In August 1988 a split in the ruling Umno resulted in Shahrir resigning from the Johor Bahru seat and forcing a by-election. Shahrir ran as an independent and won comfortably with 23,581 votes, as Umno's Mas'ud Abdul Rahman got 10,968 and Abdul Razak, in his last contest under the PSRM banner, got only 2,260 votes and lost his deposit.

In 1990, Abdul Razak returned to Pulai to contest and was defeated once again by Mohamed Rahmat. This time he was representing the renamed Parti Rakyat Malaysia. Mohamed Rahmat bagged 29,855 votes for a victory margin of 12,272 over Abdul Razak who obtained 17,583. He also lost again in Tanjung Puteri, this time to Umno's Mohamad Kasbi who got 14,708 while Abdul Razak got 10,787, losing by 3,921 votes.
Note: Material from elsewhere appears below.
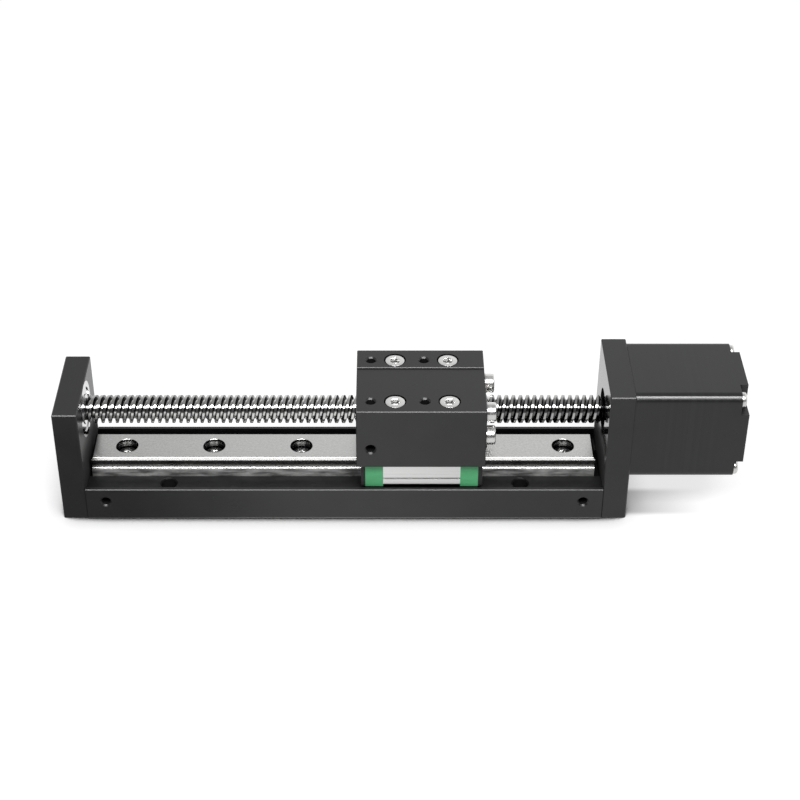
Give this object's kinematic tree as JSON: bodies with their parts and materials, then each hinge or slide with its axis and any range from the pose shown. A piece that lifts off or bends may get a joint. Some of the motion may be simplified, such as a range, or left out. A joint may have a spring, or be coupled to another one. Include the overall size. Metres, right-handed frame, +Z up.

In 1995, Abdul Razak contested the Gelang Patah (federal constituency). He lost by a majority of 24,219 votes to Barisan Nasional's Chang See Ten who obtained 35,459 to his tally of just 11,240 votes. He was also a defeated candidate in Stulang coming in third in a three-way contest behind MCA's Long Hoo Hin and DAP's Yap Kok Sin.

In 1999 he was PRM's candidate in the Johor Bahru (federal constituency) as part of the Barisan Alternatif coalition. He lost to Umno's Mohamad Khaled Nordin who garnered 38,707 while Abdul Razak polled 14,149, resulting in a 24,558 victory margin. Back in Tanjung Puteri for the state contest, he was defeated once again by Mohamad Kasbi who got 17,103 votes as Abdul Razak obtained 7,260 losing by 9,843 votes.

In his final general election campaign in 2004, Abdul Razak ran for the first time under the banner of the newly merged party Parti Keadilan Rakyat. However, he suffered a big defeat to Khaled in a repeat contest although on this occasion they were both running in the Pasir Gudang (federal constituency). Khaled polled 38,123 votes while Abdul Razak garnered 7,002, losing by a 31,121 majority.

He also lost in the Puteri Wangsa state seat to Umno's Abdul Halim Suleiman who got 14,677 votes while Abdul Razak got 2,338, losing by 12,340.